## Task to complete
Print the records below exactly as they appear.

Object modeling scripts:
________
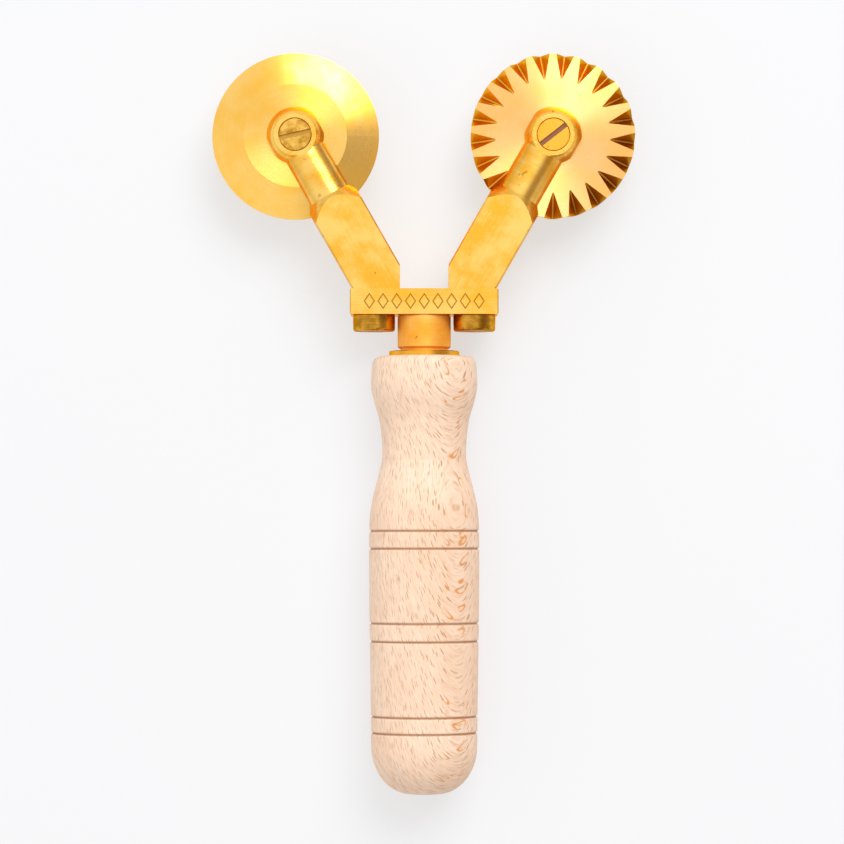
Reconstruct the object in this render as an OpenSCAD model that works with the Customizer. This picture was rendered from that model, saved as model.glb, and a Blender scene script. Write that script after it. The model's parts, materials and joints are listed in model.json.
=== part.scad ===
// Twin pastry cutter wheel: a turned wooden handle, a brass head with two leaning forks,
// and a smooth and a fluted cutting wheel that turn freely in the forks.
// Millimetres. X runs across the tool, +Y along it towards the wheels, +Z is up as it lies on a table.
// The origin is on the table, under the middle of the tool.

/* [Wheels] */
// Diameter of the smooth wheel
smooth_d = 38; // [34:0.1:38.4]
// Diameter of the fluted wheel
fluted_d = 37.4; // [34:0.1:38.4]
// Thickness of both wheels at the hub
wheel_t = 4.8; // [4:0.1:5.2]
// Diameter of the flat middle of the smooth wheel
smooth_flat_d = 23.5; // [20:0.1:28]
// Width of the smooth wheel's cutting edge
edge_t = 0.3; // [0.2:0.05:0.6]
// Number of flutes on each face of the fluted wheel
flutes = 21; // [16:1:24]
// Diameter of the circle on which the flutes begin
flute_start_d = 26; // [22:0.5:28]
// Depth of a flute at the rim
flute_depth = 4; // [2:0.1:4.2]
// Angle of the cutter that makes the flutes
flute_angle = 72; // [60:1:76]

/* [Forks] */
// Distance from the tool's axis to a wheel's axle
axle_x = 29.3; // [28.5:0.1:30]
// Lean of each fork from the tool's axis
lean = 29.7; // [29:0.1:30.5]
// Side of the square bar that the forks are made of
bar_side = 12; // [11:0.5:13]
// Diameter of the ball at the end of a fork
ball_d = 14; // [13.6:0.1:14.6]
// Diameter of the neck below the ball
neck_d = 10.9; // [10:0.1:11.4]
// Diameter of the flat milled round the axle on a fork's front
spot_d = 10; // [9:0.1:10.4]
// Distance from the axle to the end of the neck
neck_l = 15.7; // [14:0.1:16.5]
// Side clearance of a wheel in its fork
side_gap = 0.15; // [0.1:0.05:0.3]
// Chamfer along the fork's long edges
bar_chamfer = 0.3; // [0.1:0.1:0.6]

/* [Screws] */
// Diameter of an axle screw's head
axle_head_d = 7.4; // [6.5:0.1:7.6]
// Diameter of an axle screw's shank
axle_d = 4; // [3.5:0.5:4.5]
// Radial running clearance of a wheel on its axle
running_gap = 0.05; // [0.02:0.01:0.1]
// Thread diameter of the screws that hold the forks
fork_screw_d = 6; // [5:1:6]
// Head diameter of the screws that hold the forks
fork_head_d = 9.6; // [9:0.1:10]
// Head height of the screws that hold the forks
fork_head_h = 3.7; // [3:0.1:4]

/* [Crossbar and stem] */
// Length of the crossbar
crossbar_l = 33.6; // [33:0.1:36]
// Thickness of the crossbar along the tool
crossbar_t = 5.8; // [5:0.1:8]
// Distance from the axle line to the crossbar's top
crossbar_drop = 35; // [33.5:0.5:36]
// Diameter of the stem
stem_d = 12.1; // [11:0.1:12.5]
// Length of the stem between the crossbar and the handle washer
stem_l = 8.2; // [7:0.1:12]
// Diameter of the handle washer
washer_d = 16; // [14:0.5:19]
// Thickness of the handle washer
washer_t = 1.2; // [0.8:0.1:2]

/* [Handle] */
// Length of the handle
handle_l = 99.3; // [95:0.1:110]
// Largest diameter of the handle
handle_d = 25; // [23:0.1:27]
// Diameter of the handle's waist
waist_d = 19; // [17:0.1:21]
// Depth of the grooves turned in the handle
groove_depth = 0.45; // [0.3:0.05:0.7]
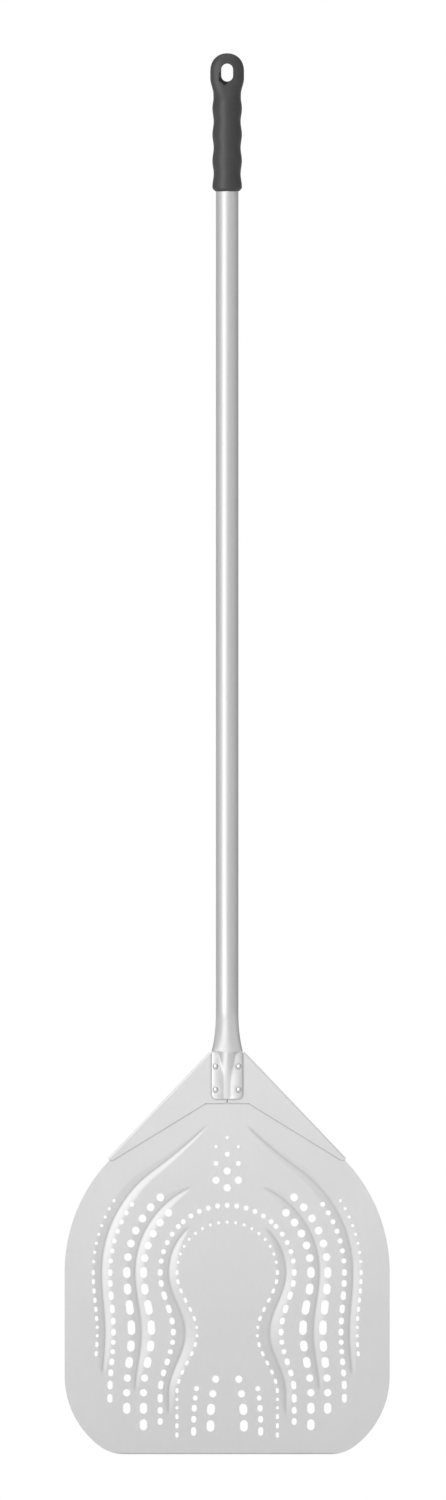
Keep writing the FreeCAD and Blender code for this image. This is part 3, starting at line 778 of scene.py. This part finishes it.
def foot_ring(z, count):
    """Points round the tube at a height; the back stays in the plane of the flaps."""
    half, ridge, crest = foot_half_width(z), ridge_half_width(z), ridge_height(z)
    flat = ease((FLARE_TOP - z) / (FLARE_TOP - FLARE_END))
    edge = TUBE_RADIUS + (LUG_THICKNESS / 2 - TUBE_RADIUS) * flat
    power = 2 + FOOT_SQUARENESS * flat**2
    swell = CREST_POWER + CREST_POWER_GAIN * ease((LUG_TOP_END - z) / LUG_TOP_RISE)
    points = []
    for i in range(count):
        turn = 2 * math.pi * i / count
        x = half * math.cos(turn)
        rim = (1 - min(abs(x) / half, 1.0) ** power) ** (1 / power)
        depth = edge * (1 - rim)
        if turn <= math.pi:
            lug = edge + (lug_height(x, z, half) - edge) * rim if edge < LUG_THICKNESS else 0.0
            across = max(1 - (x / ridge) ** 2, 0.0)
            raised = edge + (crest - edge) * across**swell
            depth = soft_max(raised, lug, RIDGE_BLEND) if lug and rim > 0.7 else max(raised, lug)
        points.append((x, FLAP_FRONT - depth, z))
    return points


def build_tube(material):
    """Round tube with its pressed foot; the foot's end shows the slit between the two walls."""
    count = 192
    heights = [TUBE_TOP, 1100.0, 700.0, FLARE_TOP + 20, FLARE_TOP]
    heights += list(np.arange(FLARE_TOP - 2, LUG_TOP_END + 4, -2.0))
    heights += list(np.arange(LUG_TOP_END + 3, FOOT_BOTTOM + FOOT_CORNER_RADIUS, -0.6))
    corner_shares = (0.9, 0.75, 0.6, 0.45, 0.3, 0.18, 0.08, 0.0)
    heights += [FOOT_BOTTOM + FOOT_CORNER_RADIUS * share for share in corner_shares]
    rings = [foot_ring(z, count) for z in heights]
    middle = FLAP_FRONT - LUG_THICKNESS / 2
    narrow = 1 - SLIT_INSET / foot_half_width(FOOT_BOTTOM)
    slit = [(x * narrow, middle + (y - middle) * SLIT_SHARE, z) for x, y, z in rings[-1]]
    deep = [(x, y, z + SLIT_DEPTH) for x, y, z in slit]
    rings += [slit, deep]
    last = (len(rings) - 1) * count
    piece = loft(rings, "handle_tube_skin", material)
    sharp = loop_pairs(0, count) + loop_pairs(last, count)
    sharp += loop_pairs(last - count, count) + loop_pairs(last - 2 * count, count)
    mark_sharp(piece.data, sharp)
    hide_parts("handle_tube")
    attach(piece, "root")
    return piece


# ---------------------------------------------------------------- rivets


def lathe(profile, count):
    """Rings about the Y axis from (radius, y) pairs, closed at both ends, as points and faces."""
    turns = [2 * math.pi * i / count for i in range(count)]
    points = [(r * math.cos(turn), y, r * math.sin(turn)) for r, y in profile for turn in turns]
    return points, [face[::-1] for face in ring_faces(len(profile), count)]


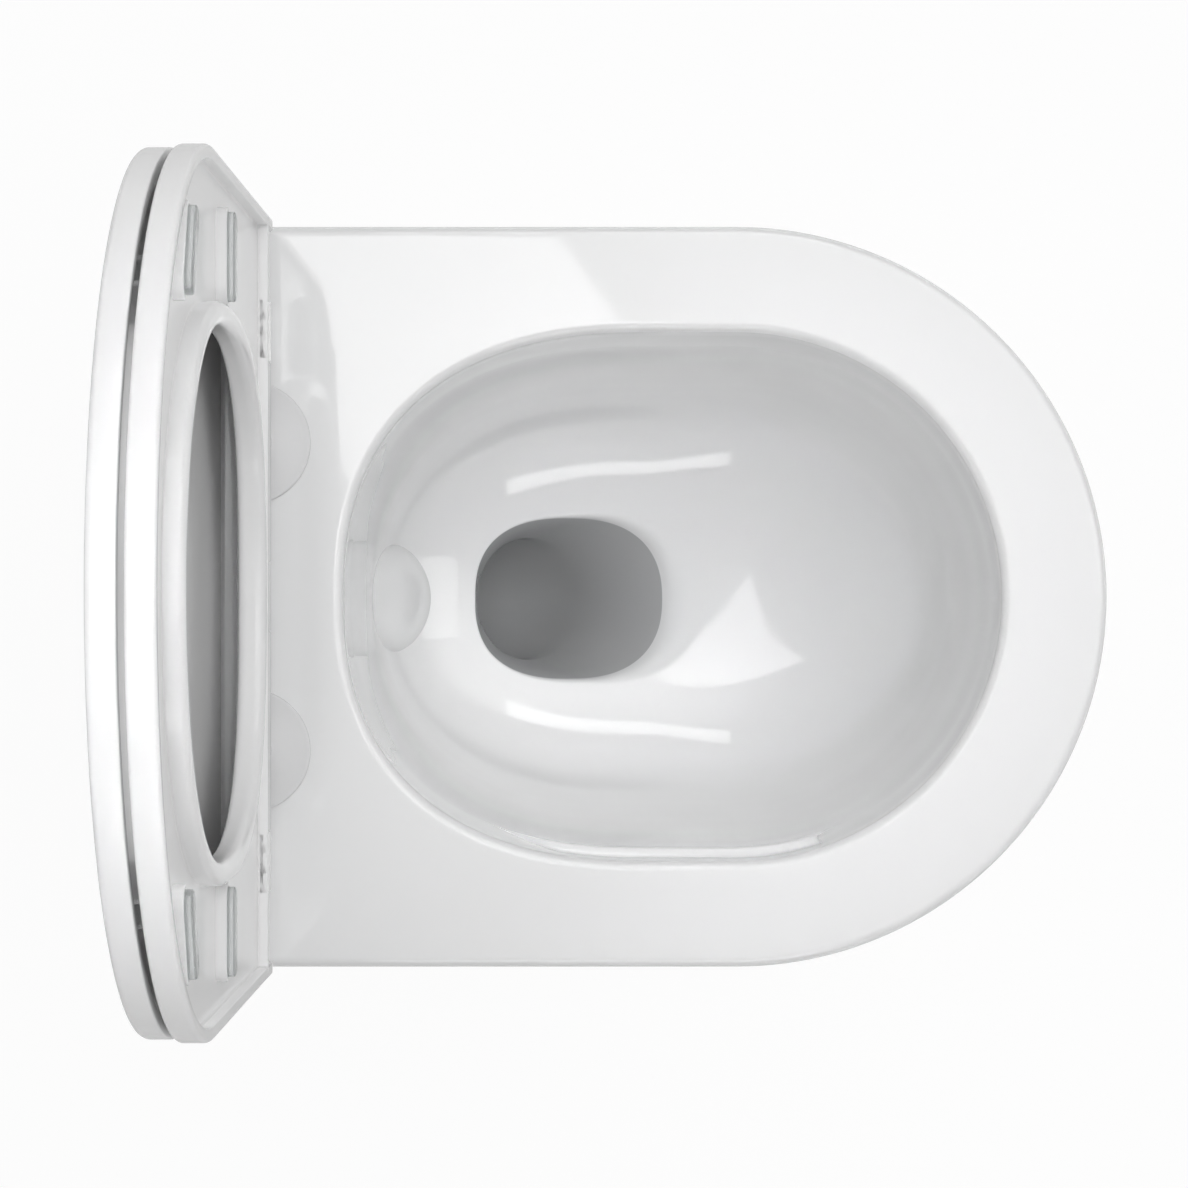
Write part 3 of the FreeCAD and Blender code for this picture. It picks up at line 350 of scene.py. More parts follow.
________
## Solved exercise
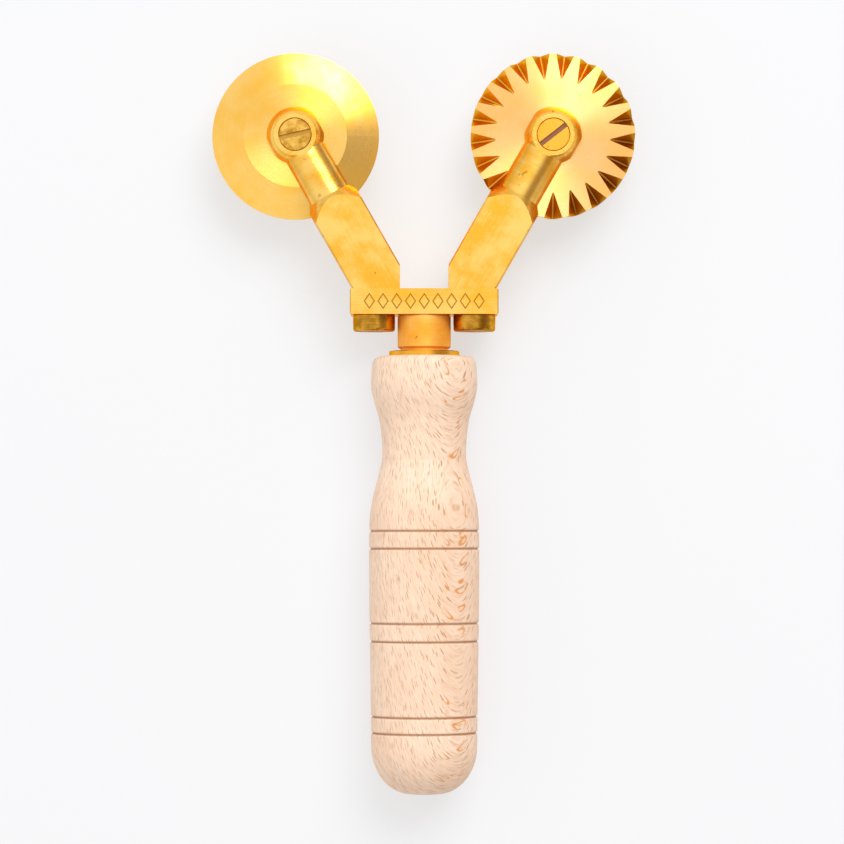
Reconstruct the object in this render as an OpenSCAD model that works with the Customizer. This picture was rendered from that model, saved as model.glb, and a Blender scene script. Write that script after it. The model's parts, materials and joints are listed in model.json.
=== part.scad ===
// Twin pastry cutter wheel: a turned wooden handle, a brass head with two leaning forks,
// and a smooth and a fluted cutting wheel that turn freely in the forks.
// Millimetres. X runs across the tool, +Y along it towards the wheels, +Z is up as it lies on a table.
// The origin is on the table, under the middle of the tool.

/* [Wheels] */
// Diameter of the smooth wheel
smooth_d = 38; // [34:0.1:38.4]
// Diameter of the fluted wheel
fluted_d = 37.4; // [34:0.1:38.4]
// Thickness of both wheels at the hub
wheel_t = 4.8; // [4:0.1:5.2]
// Diameter of the flat middle of the smooth wheel
smooth_flat_d = 23.5; // [20:0.1:28]
// Width of the smooth wheel's cutting edge
edge_t = 0.3; // [0.2:0.05:0.6]
// Number of flutes on each face of the fluted wheel
flutes = 21; // [16:1:24]
// Diameter of the circle on which the flutes begin
flute_start_d = 26; // [22:0.5:28]
// Depth of a flute at the rim
flute_depth = 4; // [2:0.1:4.2]
// Angle of the cutter that makes the flutes
flute_angle = 72; // [60:1:76]

/* [Forks] */
// Distance from the tool's axis to a wheel's axle
axle_x = 29.3; // [28.5:0.1:30]
// Lean of each fork from the tool's axis
lean = 29.7; // [29:0.1:30.5]
// Side of the square bar that the forks are made of
bar_side = 12; // [11:0.5:13]
// Diameter of the ball at the end of a fork
ball_d = 14; // [13.6:0.1:14.6]
// Diameter of the neck below the ball
neck_d = 10.9; // [10:0.1:11.4]
// Diameter of the flat milled round the axle on a fork's front
spot_d = 10; // [9:0.1:10.4]
// Distance from the axle to the end of the neck
neck_l = 15.7; // [14:0.1:16.5]
// Side clearance of a wheel in its fork
side_gap = 0.15; // [0.1:0.05:0.3]
// Chamfer along the fork's long edges
bar_chamfer = 0.3; // [0.1:0.1:0.6]

/* [Screws] */
// Diameter of an axle screw's head
axle_head_d = 7.4; // [6.5:0.1:7.6]
// Diameter of an axle screw's shank
axle_d = 4; // [3.5:0.5:4.5]
// Radial running clearance of a wheel on its axle
running_gap = 0.05; // [0.02:0.01:0.1]
// Thread diameter of the screws that hold the forks
fork_screw_d = 6; // [5:1:6]
// Head diameter of the screws that hold the forks
fork_head_d = 9.6; // [9:0.1:10]
// Head height of the screws that hold the forks
fork_head_h = 3.7; // [3:0.1:4]

/* [Crossbar and stem] */
// Length of the crossbar
crossbar_l = 33.6; // [33:0.1:36]
// Thickness of the crossbar along the tool
crossbar_t = 5.8; // [5:0.1:8]
// Distance from the axle line to the crossbar's top
crossbar_drop = 35; // [33.5:0.5:36]
// Diameter of the stem
stem_d = 12.1; // [11:0.1:12.5]
// Length of the stem between the crossbar and the handle washer
stem_l = 8.2; // [7:0.1:12]
// Diameter of the handle washer
washer_d = 16; // [14:0.5:19]
// Thickness of the handle washer
washer_t = 1.2; // [0.8:0.1:2]

/* [Handle] */
// Length of the handle
handle_l = 99.3; // [95:0.1:110]
// Largest diameter of the handle
handle_d = 25; // [23:0.1:27]
// Diameter of the handle's waist
waist_d = 19; // [17:0.1:21]
// Depth of the grooves turned in the handle
groove_depth = 0.45; // [0.3:0.05:0.7]
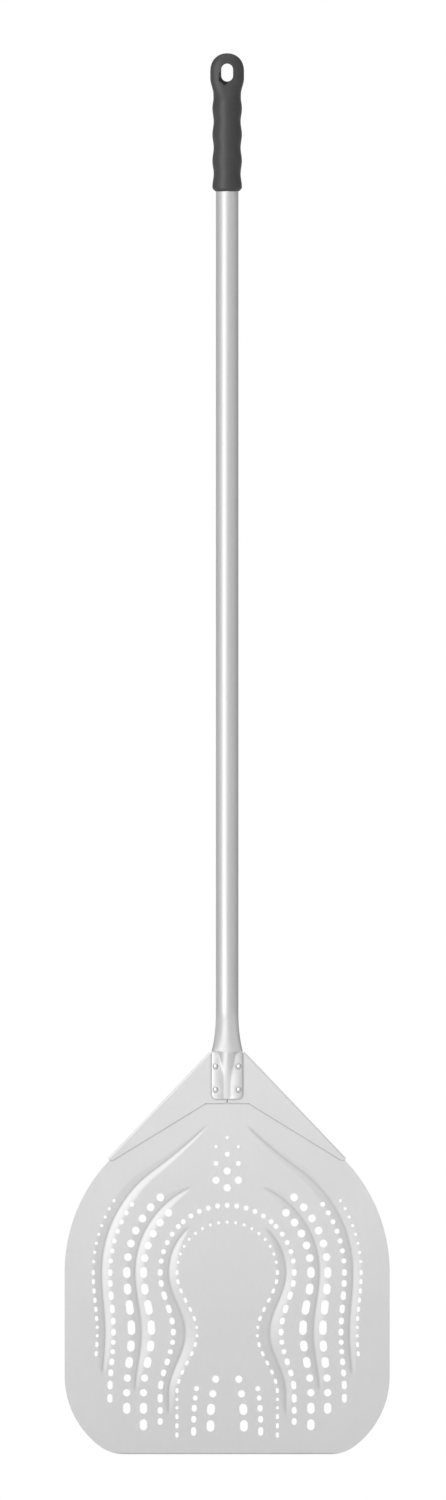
Keep writing the FreeCAD and Blender code for this image. This is part 3, starting at line 778 of scene.py. This part finishes it.
def foot_ring(z, count):
    """Points round the tube at a height; the back stays in the plane of the flaps."""
    half, ridge, crest = foot_half_width(z), ridge_half_width(z), ridge_height(z)
    flat = ease((FLARE_TOP - z) / (FLARE_TOP - FLARE_END))
    edge = TUBE_RADIUS + (LUG_THICKNESS / 2 - TUBE_RADIUS) * flat
    power = 2 + FOOT_SQUARENESS * flat**2
    swell = CREST_POWER + CREST_POWER_GAIN * ease((LUG_TOP_END - z) / LUG_TOP_RISE)
    points = []
    for i in range(count):
        turn = 2 * math.pi * i / count
        x = half * math.cos(turn)
        rim = (1 - min(abs(x) / half, 1.0) ** power) ** (1 / power)
        depth = edge * (1 - rim)
        if turn <= math.pi:
            lug = edge + (lug_height(x, z, half) - edge) * rim if edge < LUG_THICKNESS else 0.0
            across = max(1 - (x / ridge) ** 2, 0.0)
            raised = edge + (crest - edge) * across**swell
            depth = soft_max(raised, lug, RIDGE_BLEND) if lug and rim > 0.7 else max(raised, lug)
        points.append((x, FLAP_FRONT - depth, z))
    return points


def build_tube(material):
    """Round tube with its pressed foot; the foot's end shows the slit between the two walls."""
    count = 192
    heights = [TUBE_TOP, 1100.0, 700.0, FLARE_TOP + 20, FLARE_TOP]
    heights += list(np.arange(FLARE_TOP - 2, LUG_TOP_END + 4, -2.0))
    heights += list(np.arange(LUG_TOP_END + 3, FOOT_BOTTOM + FOOT_CORNER_RADIUS, -0.6))
    corner_shares = (0.9, 0.75, 0.6, 0.45, 0.3, 0.18, 0.08, 0.0)
    heights += [FOOT_BOTTOM + FOOT_CORNER_RADIUS * share for share in corner_shares]
    rings = [foot_ring(z, count) for z in heights]
    middle = FLAP_FRONT - LUG_THICKNESS / 2
    narrow = 1 - SLIT_INSET / foot_half_width(FOOT_BOTTOM)
    slit = [(x * narrow, middle + (y - middle) * SLIT_SHARE, z) for x, y, z in rings[-1]]
    deep = [(x, y, z + SLIT_DEPTH) for x, y, z in slit]
    rings += [slit, deep]
    last = (len(rings) - 1) * count
    piece = loft(rings, "handle_tube_skin", material)
    sharp = loop_pairs(0, count) + loop_pairs(last, count)
    sharp += loop_pairs(last - count, count) + loop_pairs(last - 2 * count, count)
    mark_sharp(piece.data, sharp)
    hide_parts("handle_tube")
    attach(piece, "root")
    return piece


# ---------------------------------------------------------------- rivets


def lathe(profile, count):
    """Rings about the Y axis from (radius, y) pairs, closed at both ends, as points and faces."""
    turns = [2 * math.pi * i / count for i in range(count)]
    points = [(r * math.cos(turn), y, r * math.sin(turn)) for r, y in profile for turn in turns]
    return points, [face[::-1] for face in ring_faces(len(profile), count)]


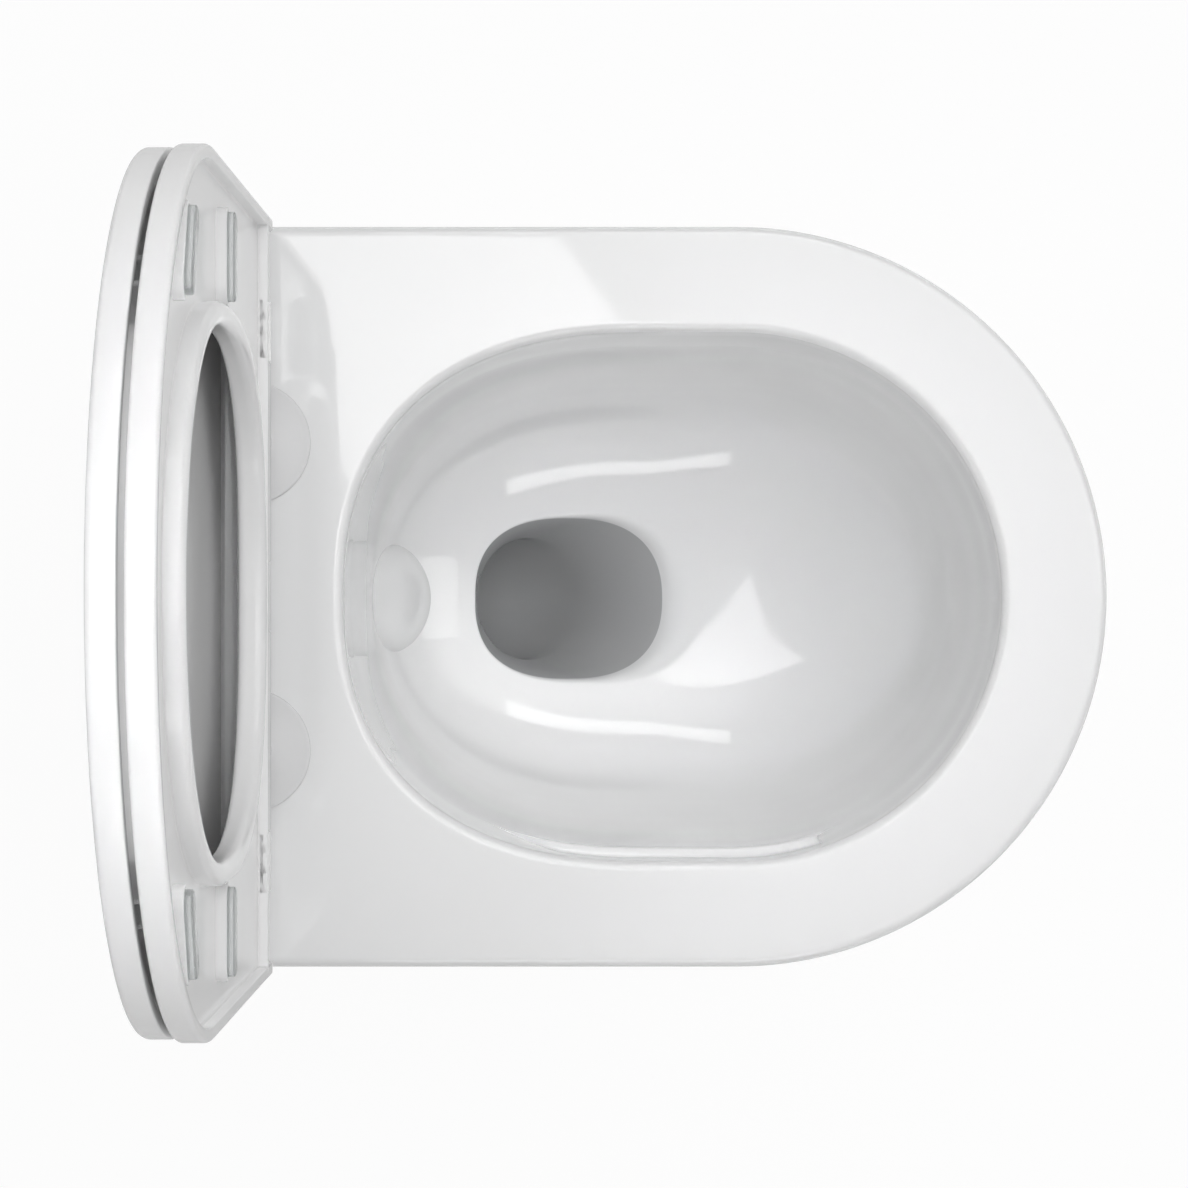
Write part 3 of the FreeCAD and Blender code for this picture. It picks up at line 350 of scene.py. More parts follow.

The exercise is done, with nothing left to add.